Why is Saudi Arabia strategically important to India? Prime Minister Modi has obviously not invested his time and broken protocol for the sake of anything. He does appreciate MBS’ capability to rein in Pakistan given the amount of clout he has built up in that nation. It is what MBS can do for India that has got the Prime Minister to take the decision he took.

Firstly, almost 20 per cent of India’s oil requirements come from Saudi Arabia in a steady flow without any encumbrances. Almost 2.8 million Indians work in Saudi Arabia, sending home a large quantum of remittances. As an expatriate community, the Indian community in Saudi Arabia has been exceptional in work commitment and discipline with no involvement in activities which could act as a threat to the host country.

With India’s economy continuing to grow, the scope for Saudi Arabia to sell energy to India will remain a lucrative opportunity for long. This is especially important in the light of the fact that US dependence on Saudi Arabia for its energy needs has dwindled ever since its shale gas revolution has come into being.

Saudi Arabia is an important and influential member of the Gulf Cooperation Council (GCC) and much of the GCC’s outlook is driven by the two young leaders – MBS of Saudi Arabia and Mohammad bin Zayed (MBZ) of the UAE who carry a similarity of ideas. We are aware of MBS’ attempt to partially open up Saudi society with some degree of women empowerment. Similarly the recent visit of Pope Francis to the UAE was considered a path breaking event in the Middle East.

MBS could well attempt something similar which would play in favour of countering the ideological radicalism rampant in many parts of the Middle East. As the core centre of the Islamic faith what Saudi Arabia does in terms of major decisions, which have a politico-ideological content, goes all the way in influencing the faith; at least the Sunni element of Islam.

With India, Saudi Arabia and Israel enjoying a good and strong relationship it helps in cooperation in various fields such as intelligence and counter terrorism. With India having an equally strong relationship with Iran, it can always be a facilitator to smoothen relations between Iran, Israel and Saudi Arabia.

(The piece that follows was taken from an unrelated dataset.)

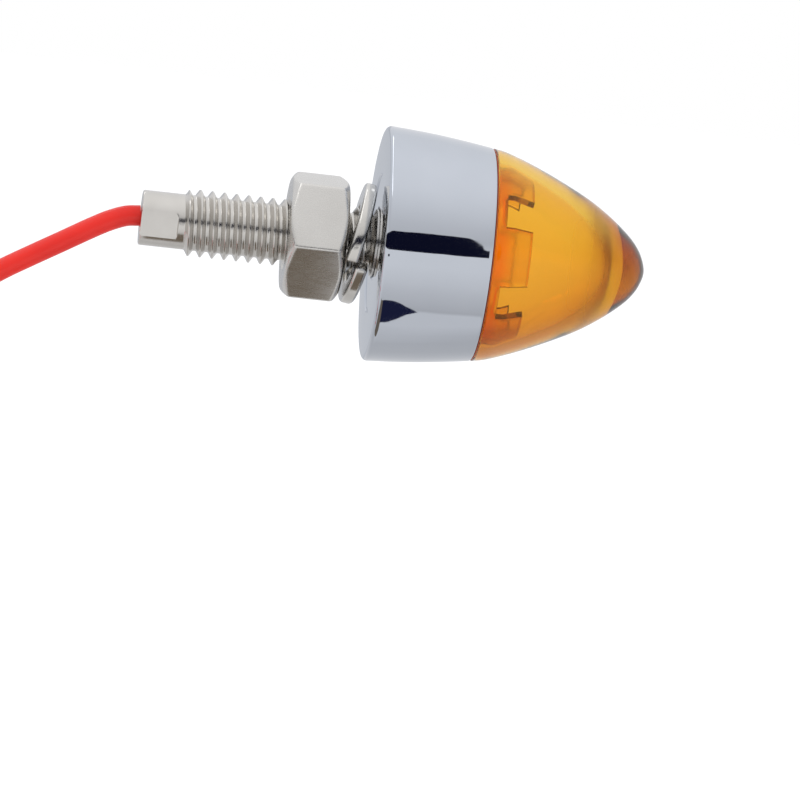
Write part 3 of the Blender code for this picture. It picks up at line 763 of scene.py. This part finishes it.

While its services have never been utilised towards this end, the scope remains even as the international strategic scenario undergoes change.

On the economic side, the oil company Saudi Aramaco, is in pursuit of the stalled $44 billion investment in the building of one of the largest refineries in India, on the west coast. Hopefully, it will materialise in an area other than Ratnagiri. Trade is not at as high a level as expected and the figure of $28 billion has ample scope for enhancement too.

The fact that the Jamal Khashoggi affair, which besmirched MBS reputation internationally, has been studiously ignored in the Indian media reflects pragmatism as it is not in India’s interest to raise issues which do not involve its direct interests. The media has been mature and sensible in this regard. However, Yemen remains an issue which hangs like a dead weight around Saudi Arabia’s neck. Sooner than later, MBS will have to admit his inability to bring a conflict termination stage to the situation in Yemen.

The visit of MBS has come to be hyphenated with the prevailing security environment in South Asia. While it is against Indian policy to involve any third party in our on-going disputes, especially with Pakistan, it may not be wrong on the part of the government to sensitise MBS about the dangers of Pakistan’s continuing proxy war in Kashmir. He has a strong grip over the Pakistani political leadership and the Pakistan army and the serious messaging which he could do, perhaps, no other leader could do as effectively.

Lastly, it’s important that India pursues its Middle East policy with due diligence and based upon balance, even as it courts the Saudi Arabian Crown Prince, but the fact that Prince Mohammad bin Salman will play a very key role in future international politics does make the current visit a particularly significant one.

The writer is a former GOC of India’s Srinagar based 15 Corps, now associated with Vivekanand International Foundation and the Institute of Peace and Conflict Studies.